# START OF Data block

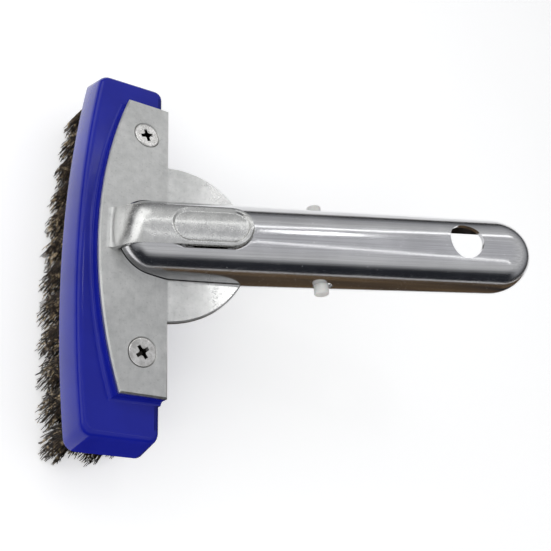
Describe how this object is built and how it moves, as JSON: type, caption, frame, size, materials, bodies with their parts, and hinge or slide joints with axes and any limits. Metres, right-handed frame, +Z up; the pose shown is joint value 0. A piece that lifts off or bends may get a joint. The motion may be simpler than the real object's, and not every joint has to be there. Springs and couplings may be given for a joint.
{
  "type": "pool wall brush",
  "caption": "Short curved pool wall brush with wire bristles, screwed bracket and angled channel handle with sprung V clip for a telescopic pole.",
  "frame": {"origin": "centre of the flat tip of the middle tuft in the second row from the front, in the plane of the bristle tips", "axes": "+X towards the handle, across the block; +Y along the block, towards its left end seen from the handle's tip; +Z up, out of the bracket plate, away from the bristle tips"},
  "size_m": [0.1592, 0.1388, 0.099],
  "materials": {
    "blue_plastic": "gloss",
    "stamped_aluminium": "satin",
    "pressed_aluminium": "gloss",
    "plated_screw": "gloss",
    "white_nylon": "satin",
    "bristle_wire": "satin"
  },
  "bodies": {
    "brush": {"brush_block": "blue_plastic", "bracket_plate": "stamped_aluminium", "handle_channel": "pressed_aluminium", "screw_left": "plated_screw", "screw_right": "plated_screw", "clip_bridge": "white_nylon", "tuft_1_01": "bristle_wire", "tuft_1_02": "bristle_wire", "tuft_1_03": "bristle_wire", "tuft_1_04": "bristle_wire", "tuft_1_05": "bristle_wire", "tuft_1_06": "bristle_wire", "tuft_1_07": "bristle_wire", "tuft_1_08": "bristle_wire", "tuft_1_09": "bristle_wire", "tuft_1_10": "bristle_wire", "tuft_1_11": "bristle_wire", "tuft_1_12": "bristle_wire", "tuft_2_01": "bristle_wire", "tuft_2_02": "bristle_wire", "tuft_2_03": "bristle_wire", "tuft_2_04": "bristle_wire", "tuft_2_05": "bristle_wire", "tuft_2_06": "bristle_wire", "tuft_2_07": "bristle_wire", "tuft_2_08": "bristle_wire", "tuft_2_09": "bristle_wire", "tuft_2_10": "bristle_wire", "tuft_2_11": "bristle_wire", "tuft_3_01": "bristle_wire", "tuft_3_02": "bristle_wire", "tuft_3_03": "bristle_wire", "tuft_3_04": "bristle_wire", "tuft_3_05": "bristle_wire", "tuft_3_06": "bristle_wire", "tuft_3_07": "bristle_wire", "tuft_3_08": "bristle_wire", "tuft_3_09": "bristle_wire", "tuft_3_10": "bristle_wire", "tuft_3_11": "bristle_wire", "tuft_3_12": "bristle_wire", "tuft_4_01": "bristle_wire", "tuft_4_02": "bristle_wire", "tuft_4_03": "bristle_wire", "tuft_4_04": "bristle_wire", "tuft_4_05": "bristle_wire", "tuft_4_06": "bristle_wire", "tuft_4_07": "bristle_wire", "tuft_4_08": "bristle_wire", "tuft_4_09": "bristle_wire", "tuft_4_10": "bristle_wire", "tuft_4_11": "bristle_wire"},
    "clip_leg_left": {"clip_leg_left": "white_nylon"},
    "clip_leg_right": {"clip_leg_right": "white_nylon"}
  },
  "joints": [
    {"name": "clip_pinch_left", "type": "hinge", "parent": "brush", "child": "clip_leg_left", "pos_m": [0.03391, 0.003, 0.04163], "axis": [0.4019, 0, -0.9157], "range_deg": [0, 6], "stiffness_Nm_per_rad": 1},
    {"name": "clip_pinch_right", "type": "hinge", "parent": "brush", "child": "clip_leg_right", "pos_m": [0.03391, -0.003, 0.04163], "axis": [-0.4019, 0, 0.9157], "range_deg": [0, 6], "stiffness_Nm_per_rad": 1}
  ]
}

# END OF Data block

### What you need to do
Take the listing above and set it down exactly.

### Problem solution
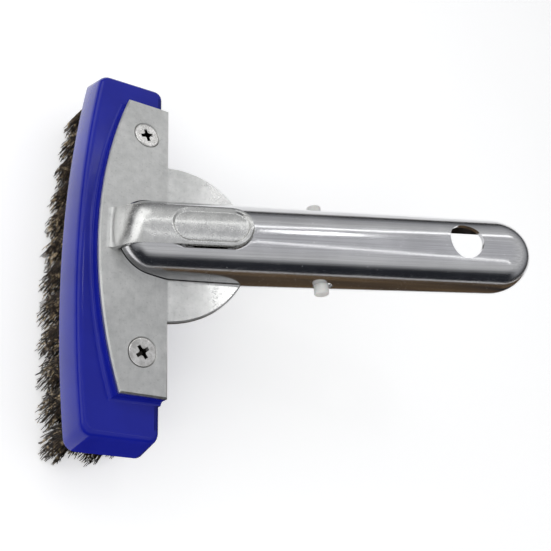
Describe how this object is built and how it moves, as JSON: type, caption, frame, size, materials, bodies with their parts, and hinge or slide joints with axes and any limits. Metres, right-handed frame, +Z up; the pose shown is joint value 0. A piece that lifts off or bends may get a joint. The motion may be simpler than the real object's, and not every joint has to be there. Springs and couplings may be given for a joint.
{
  "type": "pool wall brush",
  "caption": "Short curved pool wall brush with wire bristles, screwed bracket and angled channel handle with sprung V clip for a telescopic pole.",
  "frame": {"origin": "centre of the flat tip of the middle tuft in the second row from the front, in the plane of the bristle tips", "axes": "+X towards the handle, across the block; +Y along the block, towards its left end seen from the handle's tip; +Z up, out of the bracket plate, away from the bristle tips"},
  "size_m": [0.1592, 0.1388, 0.099],
  "materials": {
    "blue_plastic": "gloss",
    "stamped_aluminium": "satin",
    "pressed_aluminium": "gloss",
    "plated_screw": "gloss",
    "white_nylon": "satin",
    "bristle_wire": "satin"
  },
  "bodies": {
    "brush": {"brush_block": "blue_plastic", "bracket_plate": "stamped_aluminium", "handle_channel": "pressed_aluminium", "screw_left": "plated_screw", "screw_right": "plated_screw", "clip_bridge": "white_nylon", "tuft_1_01": "bristle_wire", "tuft_1_02": "bristle_wire", "tuft_1_03": "bristle_wire", "tuft_1_04": "bristle_wire", "tuft_1_05": "bristle_wire", "tuft_1_06": "bristle_wire", "tuft_1_07": "bristle_wire", "tuft_1_08": "bristle_wire", "tuft_1_09": "bristle_wire", "tuft_1_10": "bristle_wire", "tuft_1_11": "bristle_wire", "tuft_1_12": "bristle_wire", "tuft_2_01": "bristle_wire", "tuft_2_02": "bristle_wire", "tuft_2_03": "bristle_wire", "tuft_2_04": "bristle_wire", "tuft_2_05": "bristle_wire", "tuft_2_06": "bristle_wire", "tuft_2_07": "bristle_wire", "tuft_2_08": "bristle_wire", "tuft_2_09": "bristle_wire", "tuft_2_10": "bristle_wire", "tuft_2_11": "bristle_wire", "tuft_3_01": "bristle_wire", "tuft_3_02": "bristle_wire", "tuft_3_03": "bristle_wire", "tuft_3_04": "bristle_wire", "tuft_3_05": "bristle_wire", "tuft_3_06": "bristle_wire", "tuft_3_07": "bristle_wire", "tuft_3_08": "bristle_wire", "tuft_3_09": "bristle_wire", "tuft_3_10": "bristle_wire", "tuft_3_11": "bristle_wire", "tuft_3_12": "bristle_wire", "tuft_4_01": "bristle_wire", "tuft_4_02": "bristle_wire", "tuft_4_03": "bristle_wire", "tuft_4_04": "bristle_wire", "tuft_4_05": "bristle_wire", "tuft_4_06": "bristle_wire", "tuft_4_07": "bristle_wire", "tuft_4_08": "bristle_wire", "tuft_4_09": "bristle_wire", "tuft_4_10": "bristle_wire", "tuft_4_11": "bristle_wire"},
    "clip_leg_left": {"clip_leg_left": "white_nylon"},
    "clip_leg_right": {"clip_leg_right": "white_nylon"}
  },
  "joints": [
    {"name": "clip_pinch_left", "type": "hinge", "parent": "brush", "child": "clip_leg_left", "pos_m": [0.03391, 0.003, 0.04163], "axis": [0.4019, 0, -0.9157], "range_deg": [0, 6], "stiffness_Nm_per_rad": 1},
    {"name": "clip_pinch_right", "type": "hinge", "parent": "brush", "child": "clip_leg_right", "pos_m": [0.03391, -0.003, 0.04163], "axis": [-0.4019, 0, 0.9157], "range_deg": [0, 6], "stiffness_Nm_per_rad": 1}
  ]
}